**** DATA LINES

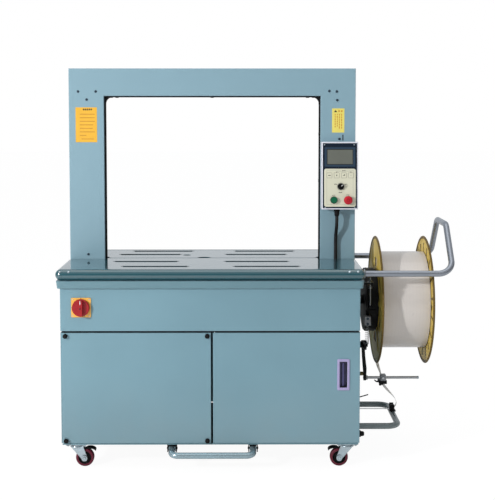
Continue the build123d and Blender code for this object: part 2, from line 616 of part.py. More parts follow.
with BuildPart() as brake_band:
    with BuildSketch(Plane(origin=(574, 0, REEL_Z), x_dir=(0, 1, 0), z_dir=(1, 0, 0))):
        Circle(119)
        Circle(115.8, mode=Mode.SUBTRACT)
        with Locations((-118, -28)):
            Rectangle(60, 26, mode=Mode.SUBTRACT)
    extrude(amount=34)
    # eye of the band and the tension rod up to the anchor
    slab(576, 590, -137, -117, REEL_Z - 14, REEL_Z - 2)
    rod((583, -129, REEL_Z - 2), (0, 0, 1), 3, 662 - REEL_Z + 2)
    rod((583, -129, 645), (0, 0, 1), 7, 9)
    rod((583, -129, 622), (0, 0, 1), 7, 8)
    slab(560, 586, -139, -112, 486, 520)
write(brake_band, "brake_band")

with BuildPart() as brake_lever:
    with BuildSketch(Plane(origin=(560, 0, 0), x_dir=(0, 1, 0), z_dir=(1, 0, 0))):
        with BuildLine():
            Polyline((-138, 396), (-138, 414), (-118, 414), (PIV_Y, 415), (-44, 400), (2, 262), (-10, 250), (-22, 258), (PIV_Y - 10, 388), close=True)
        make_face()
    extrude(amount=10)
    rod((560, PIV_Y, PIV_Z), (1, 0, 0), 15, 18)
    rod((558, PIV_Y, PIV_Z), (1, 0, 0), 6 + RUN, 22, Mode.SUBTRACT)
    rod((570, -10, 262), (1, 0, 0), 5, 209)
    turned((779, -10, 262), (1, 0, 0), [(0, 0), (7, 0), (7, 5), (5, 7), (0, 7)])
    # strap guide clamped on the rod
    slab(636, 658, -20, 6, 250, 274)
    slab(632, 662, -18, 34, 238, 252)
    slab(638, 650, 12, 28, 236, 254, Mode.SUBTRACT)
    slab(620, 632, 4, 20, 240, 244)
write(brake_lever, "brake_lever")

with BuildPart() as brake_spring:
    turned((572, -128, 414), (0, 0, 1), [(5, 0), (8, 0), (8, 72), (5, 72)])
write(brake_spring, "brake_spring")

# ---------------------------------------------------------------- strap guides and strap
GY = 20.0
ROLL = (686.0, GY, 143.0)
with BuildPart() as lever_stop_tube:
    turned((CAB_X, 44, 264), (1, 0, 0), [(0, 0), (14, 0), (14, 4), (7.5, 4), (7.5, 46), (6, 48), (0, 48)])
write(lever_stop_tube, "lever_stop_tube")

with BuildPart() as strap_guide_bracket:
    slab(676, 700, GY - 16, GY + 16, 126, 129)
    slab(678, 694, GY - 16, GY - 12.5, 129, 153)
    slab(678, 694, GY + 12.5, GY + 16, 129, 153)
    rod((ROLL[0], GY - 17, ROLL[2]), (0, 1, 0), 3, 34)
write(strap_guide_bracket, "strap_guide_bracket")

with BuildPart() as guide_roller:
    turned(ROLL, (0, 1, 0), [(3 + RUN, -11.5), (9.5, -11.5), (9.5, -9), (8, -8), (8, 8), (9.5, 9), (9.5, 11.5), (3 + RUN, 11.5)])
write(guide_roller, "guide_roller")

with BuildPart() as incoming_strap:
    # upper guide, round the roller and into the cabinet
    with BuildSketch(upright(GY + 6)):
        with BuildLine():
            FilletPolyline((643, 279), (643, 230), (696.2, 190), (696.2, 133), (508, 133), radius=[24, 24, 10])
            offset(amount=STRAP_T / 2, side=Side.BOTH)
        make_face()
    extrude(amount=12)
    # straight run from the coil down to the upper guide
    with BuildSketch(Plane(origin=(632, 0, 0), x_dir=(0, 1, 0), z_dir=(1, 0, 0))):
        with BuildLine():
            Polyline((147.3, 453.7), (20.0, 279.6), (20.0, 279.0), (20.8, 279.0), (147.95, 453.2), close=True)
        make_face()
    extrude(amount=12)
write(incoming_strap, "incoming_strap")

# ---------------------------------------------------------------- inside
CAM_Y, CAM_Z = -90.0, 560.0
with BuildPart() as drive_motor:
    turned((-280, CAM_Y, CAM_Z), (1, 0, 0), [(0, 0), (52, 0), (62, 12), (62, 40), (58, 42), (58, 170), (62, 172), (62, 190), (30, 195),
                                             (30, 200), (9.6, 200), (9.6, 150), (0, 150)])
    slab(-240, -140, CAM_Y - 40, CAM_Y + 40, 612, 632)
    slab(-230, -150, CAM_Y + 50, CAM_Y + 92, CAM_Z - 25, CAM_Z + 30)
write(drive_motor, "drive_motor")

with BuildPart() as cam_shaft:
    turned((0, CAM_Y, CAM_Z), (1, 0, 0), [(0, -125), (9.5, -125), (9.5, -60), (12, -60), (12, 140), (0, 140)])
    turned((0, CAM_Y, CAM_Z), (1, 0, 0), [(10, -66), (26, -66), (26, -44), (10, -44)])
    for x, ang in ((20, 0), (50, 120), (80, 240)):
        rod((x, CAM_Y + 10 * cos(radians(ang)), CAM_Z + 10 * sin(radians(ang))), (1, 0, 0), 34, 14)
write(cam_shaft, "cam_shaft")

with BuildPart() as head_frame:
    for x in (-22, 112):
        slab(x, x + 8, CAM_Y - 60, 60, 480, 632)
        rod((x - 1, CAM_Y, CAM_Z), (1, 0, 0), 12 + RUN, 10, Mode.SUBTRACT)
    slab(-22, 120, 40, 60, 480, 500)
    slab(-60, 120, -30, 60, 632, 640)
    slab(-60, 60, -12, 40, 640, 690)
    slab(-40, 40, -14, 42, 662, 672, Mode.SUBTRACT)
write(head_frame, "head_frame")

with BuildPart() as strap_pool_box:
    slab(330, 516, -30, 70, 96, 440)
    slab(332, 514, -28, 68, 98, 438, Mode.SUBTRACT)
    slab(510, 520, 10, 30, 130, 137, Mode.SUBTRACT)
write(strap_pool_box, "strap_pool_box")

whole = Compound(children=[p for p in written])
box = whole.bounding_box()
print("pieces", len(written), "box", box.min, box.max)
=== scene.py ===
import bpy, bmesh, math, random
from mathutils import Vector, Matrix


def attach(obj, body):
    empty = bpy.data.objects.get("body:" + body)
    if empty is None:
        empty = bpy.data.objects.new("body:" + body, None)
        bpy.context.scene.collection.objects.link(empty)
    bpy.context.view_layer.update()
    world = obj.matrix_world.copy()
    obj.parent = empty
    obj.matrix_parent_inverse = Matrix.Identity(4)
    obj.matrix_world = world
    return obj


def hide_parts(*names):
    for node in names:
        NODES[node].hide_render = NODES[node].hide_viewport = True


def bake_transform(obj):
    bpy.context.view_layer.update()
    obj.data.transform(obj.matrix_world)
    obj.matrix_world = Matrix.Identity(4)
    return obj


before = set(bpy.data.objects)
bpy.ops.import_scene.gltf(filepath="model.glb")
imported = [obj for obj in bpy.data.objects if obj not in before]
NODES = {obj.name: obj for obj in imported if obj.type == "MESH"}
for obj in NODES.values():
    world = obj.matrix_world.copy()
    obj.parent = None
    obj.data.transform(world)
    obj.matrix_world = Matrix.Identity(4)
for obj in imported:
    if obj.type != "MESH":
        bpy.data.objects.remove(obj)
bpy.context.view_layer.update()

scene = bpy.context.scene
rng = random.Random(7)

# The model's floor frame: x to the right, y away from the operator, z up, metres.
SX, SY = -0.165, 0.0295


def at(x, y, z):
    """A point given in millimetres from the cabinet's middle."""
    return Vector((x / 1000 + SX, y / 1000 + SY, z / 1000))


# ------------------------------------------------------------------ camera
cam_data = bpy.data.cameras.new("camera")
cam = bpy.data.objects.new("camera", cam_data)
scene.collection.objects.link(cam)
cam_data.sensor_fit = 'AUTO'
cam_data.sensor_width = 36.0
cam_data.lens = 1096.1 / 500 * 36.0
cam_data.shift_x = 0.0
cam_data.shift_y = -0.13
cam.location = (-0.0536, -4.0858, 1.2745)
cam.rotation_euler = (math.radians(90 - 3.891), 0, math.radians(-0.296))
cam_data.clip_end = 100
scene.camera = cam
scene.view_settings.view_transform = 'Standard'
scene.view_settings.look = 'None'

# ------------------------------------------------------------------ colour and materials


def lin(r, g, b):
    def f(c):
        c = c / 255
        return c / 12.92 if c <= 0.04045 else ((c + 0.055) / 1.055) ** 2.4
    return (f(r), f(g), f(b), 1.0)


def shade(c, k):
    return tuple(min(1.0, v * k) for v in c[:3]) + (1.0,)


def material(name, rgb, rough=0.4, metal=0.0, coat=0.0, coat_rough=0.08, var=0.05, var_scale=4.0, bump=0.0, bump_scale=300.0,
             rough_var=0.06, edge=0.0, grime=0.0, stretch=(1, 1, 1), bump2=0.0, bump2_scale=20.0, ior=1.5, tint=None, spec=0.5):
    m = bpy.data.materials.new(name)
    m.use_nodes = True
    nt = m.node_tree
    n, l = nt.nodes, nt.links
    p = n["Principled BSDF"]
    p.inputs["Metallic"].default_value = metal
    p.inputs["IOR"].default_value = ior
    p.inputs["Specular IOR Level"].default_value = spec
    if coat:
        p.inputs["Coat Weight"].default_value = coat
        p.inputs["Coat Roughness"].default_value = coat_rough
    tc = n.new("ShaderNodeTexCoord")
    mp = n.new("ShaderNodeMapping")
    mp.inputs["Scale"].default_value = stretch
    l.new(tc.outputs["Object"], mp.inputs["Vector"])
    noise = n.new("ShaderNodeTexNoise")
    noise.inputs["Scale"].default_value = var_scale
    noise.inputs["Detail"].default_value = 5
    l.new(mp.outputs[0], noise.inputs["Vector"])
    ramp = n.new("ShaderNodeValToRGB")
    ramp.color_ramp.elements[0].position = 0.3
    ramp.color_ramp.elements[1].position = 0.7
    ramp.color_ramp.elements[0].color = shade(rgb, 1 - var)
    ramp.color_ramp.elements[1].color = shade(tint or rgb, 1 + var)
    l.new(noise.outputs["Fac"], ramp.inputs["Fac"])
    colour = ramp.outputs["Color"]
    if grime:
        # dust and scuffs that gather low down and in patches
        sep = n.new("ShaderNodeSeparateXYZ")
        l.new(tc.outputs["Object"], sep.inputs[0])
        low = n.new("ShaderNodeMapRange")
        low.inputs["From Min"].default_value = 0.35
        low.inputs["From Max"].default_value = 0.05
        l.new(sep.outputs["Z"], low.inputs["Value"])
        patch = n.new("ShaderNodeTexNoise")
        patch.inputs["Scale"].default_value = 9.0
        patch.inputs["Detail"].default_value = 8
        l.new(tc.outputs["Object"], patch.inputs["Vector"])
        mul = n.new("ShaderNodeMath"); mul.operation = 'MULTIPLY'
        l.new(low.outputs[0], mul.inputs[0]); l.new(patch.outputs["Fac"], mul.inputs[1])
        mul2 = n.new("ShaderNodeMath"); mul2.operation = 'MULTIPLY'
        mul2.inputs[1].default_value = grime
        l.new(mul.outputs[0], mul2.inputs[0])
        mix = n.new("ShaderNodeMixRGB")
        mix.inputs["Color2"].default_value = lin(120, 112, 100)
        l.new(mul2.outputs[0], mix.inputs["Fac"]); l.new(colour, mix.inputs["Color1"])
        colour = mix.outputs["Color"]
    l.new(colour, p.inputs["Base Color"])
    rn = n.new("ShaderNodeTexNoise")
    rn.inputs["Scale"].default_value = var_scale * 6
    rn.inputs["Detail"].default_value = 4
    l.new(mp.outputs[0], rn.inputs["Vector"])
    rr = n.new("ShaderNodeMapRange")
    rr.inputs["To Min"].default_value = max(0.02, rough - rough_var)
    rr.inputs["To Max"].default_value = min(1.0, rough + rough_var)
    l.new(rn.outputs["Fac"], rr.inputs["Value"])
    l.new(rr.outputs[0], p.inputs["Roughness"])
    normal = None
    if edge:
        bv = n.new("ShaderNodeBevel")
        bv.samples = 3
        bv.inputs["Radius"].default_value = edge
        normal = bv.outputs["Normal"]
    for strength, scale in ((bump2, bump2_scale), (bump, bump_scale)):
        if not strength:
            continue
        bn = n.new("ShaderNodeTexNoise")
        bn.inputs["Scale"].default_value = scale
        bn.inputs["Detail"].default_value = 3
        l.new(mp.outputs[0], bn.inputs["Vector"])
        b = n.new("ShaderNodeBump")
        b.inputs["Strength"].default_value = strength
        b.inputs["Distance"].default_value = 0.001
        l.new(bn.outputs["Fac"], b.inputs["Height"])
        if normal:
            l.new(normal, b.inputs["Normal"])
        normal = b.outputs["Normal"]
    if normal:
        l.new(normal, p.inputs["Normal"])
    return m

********

**TASK:**
In the listing above, find the line with "obj.data.transform(world)" and the line with "rng = random.Random(7)". Output those two lines and every line between them, exactly as written.

**RESULT OF THIS EXERCISE:**
    obj.data.transform(world)
    obj.matrix_world = Matrix.Identity(4)
for obj in imported:
    if obj.type != "MESH":
        bpy.data.objects.remove(obj)
bpy.context.view_layer.update()

scene = bpy.context.scene
rng = random.Random(7)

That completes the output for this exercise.